There is always more to the story.
And there are always a couple of sides.
Children learn what they have lived. And you and yours have been through hell.
Maybe there is a chance to do some real work and a need.
I feel your distress.
I wish there were easy answers.
Advice may pour down from the stadium full, but only the matador faces the bull….
EB,
I’m sorry you had such a trying day. You were in the “washing machine”. I’m at a loss for words to comfort you, but your love for your children and family does shine through. I hope you are having a much better day today.
Hugzzz,
soimnotthecrazee1!
EB,
My son seemed lazy and disobedient. He had bursts of extraordinary anger and prolonged periods of non performance…
Then we found out he had extraordinary sleep apnea.
Sometimes it is what it looks like and sometimes its not.
He’s going to be a late bloomer because he kind of lost years. And a lot of the years when his father and I were still together traumatized him. It was worse when I sent him to dad for a year .
Sometimes they tell us things by actions that we can’t understand clearly right away. So, I’d ask the questions about why and how it all added up. And I’d pursue homework.
There are people who know more than we do. And their insights are often, I have found invaluable.
Is there a physical problem that may be existant but many years overlooked? Are there issues that can be overcome?
My experience was that the hard core advice I was given was wrong and eventually both my child and I were validated. But it was a long road. And WE had some really TOUGH times.
I have stories that sound like yours. I have spent those bitter nights and pained days.
The road is long. The road is rocky. And there are so many possible outcomes.

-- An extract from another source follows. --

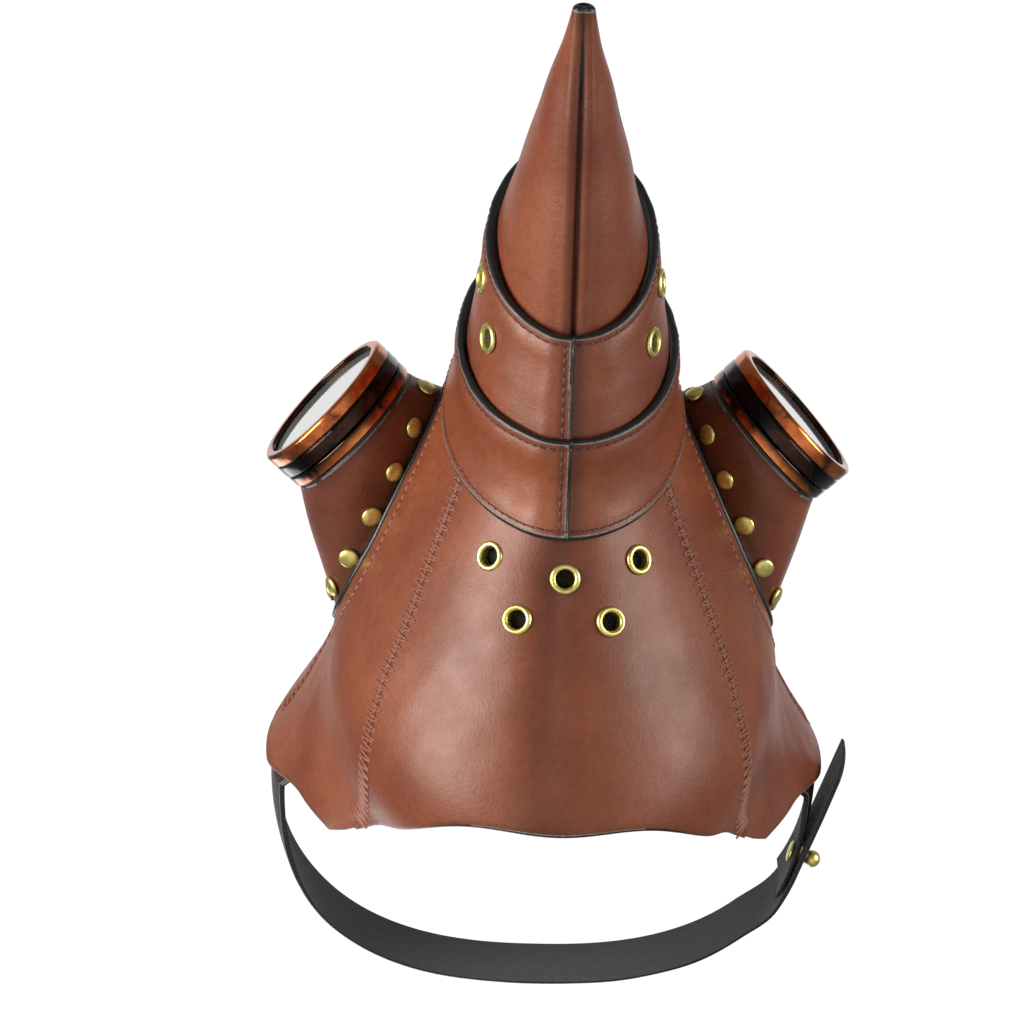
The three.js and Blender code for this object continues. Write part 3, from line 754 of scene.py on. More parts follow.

Wishing for you that there is a good one for you and this boy.
Know we are all here for YOU. And there are resources here. Dr. Leedom, Steve Beck- and there are many, many more.
Sometimes things are what we think on first pass and sometimes they are not.
Sometimes we are persuaded by the experiences of others to overlook details in our own that differentiate them.
There is no single or simple answer.
I just know from my own, that there was a time when I was very,very wrong to believe what I thought I understood about my child and that it has taken a lot of work to bring things back toward where they should have been.